Specific details are provided in the description above to provide a thorough understanding of the examples and examples provided herein. However, it will be understood by one of ordinary skill in the art that the examples may be practiced without these specific details. For clarity of explanation, in some instances the present technology may be presented as including individual functional blocks including functional blocks comprising devices, device components, operations, steps, or routines in a method embodied in software, hardware, or combinations of hardware and software. Additional components may be used other than those shown in the figures and/or described herein. For example, circuits, systems, networks, processes, and other components may be shown as components in block diagram form in order not to obscure the examples in unnecessary detail. In other instances, well-known circuits, processes, algorithms, structures, and techniques may be shown without unnecessary detail in order to avoid obscuring the examples.
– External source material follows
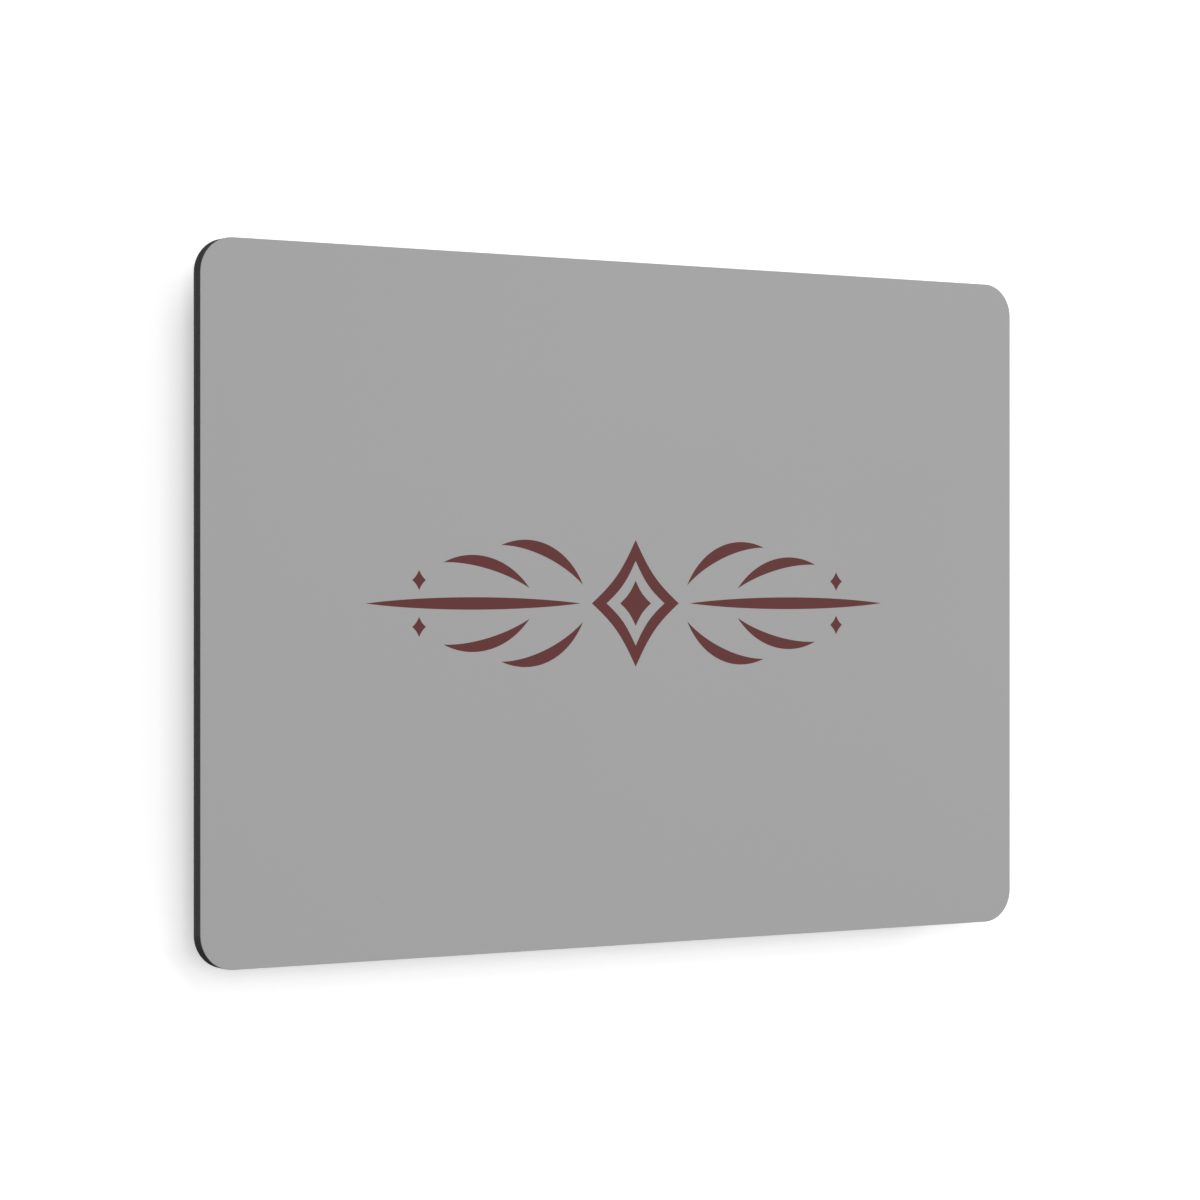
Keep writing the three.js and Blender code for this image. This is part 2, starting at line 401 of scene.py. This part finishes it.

Individual examples may be described above as a process or method which is depicted as a flowchart, a flow diagram, a data flow diagram, a structure diagram, or a block diagram. Although a flowchart may describe the operations as a sequential process, many of the operations can be performed in parallel or concurrently. In addition, the order of the operations may be re-arranged. A process is terminated when its operations are completed, but could have additional operations not included in a figure. A process may correspond to a method, a function, a procedure, a subroutine, a subprogram, etc. When a process corresponds to a function, its termination can correspond to a return of the function to the calling function or the main function.
Processes and methods according to the above-described examples can be implemented using computer-executable instructions that are stored or otherwise available from computer-readable media. Such instructions can include, for example, instructions and data which cause or otherwise configure a general purpose computer, special purpose computer, or a processing device to perform a certain function or group of functions. Portions of computer resources used can be accessible over a network. The computer executable instructions may be, for example, binaries, intermediate format instructions such as assembly language, firmware, source code, etc. Examples of computer-readable media that may be used to store instructions, information used, and/or information created during methods according to described examples include magnetic or optical disks, flash memory, USB devices provided with non-volatile memory, networked storage devices, and so on.
Devices implementing processes and methods according to these disclosures can include hardware, software, firmware, middleware, microcode, hardware description languages, or any combination thereof, and can take any of a variety of form factors. When implemented in software, firmware, middleware, or microcode, the program code or code segments to perform the necessary tasks (e.g., a computer-program product) may be stored in a computer-readable or machine-readable medium. A processor(s) may perform the necessary tasks. Typical examples of form factors include laptops, smartphones, mobile phones, tablet devices or other small form factor personal computers, personal digital assistants, rackmount devices, standalone devices, and so on. Functionality described herein also can be embodied in peripherals or add-in cards. Such functionality can also be implemented on a circuit board among different chips or different processes executing in a single device, by way of further example.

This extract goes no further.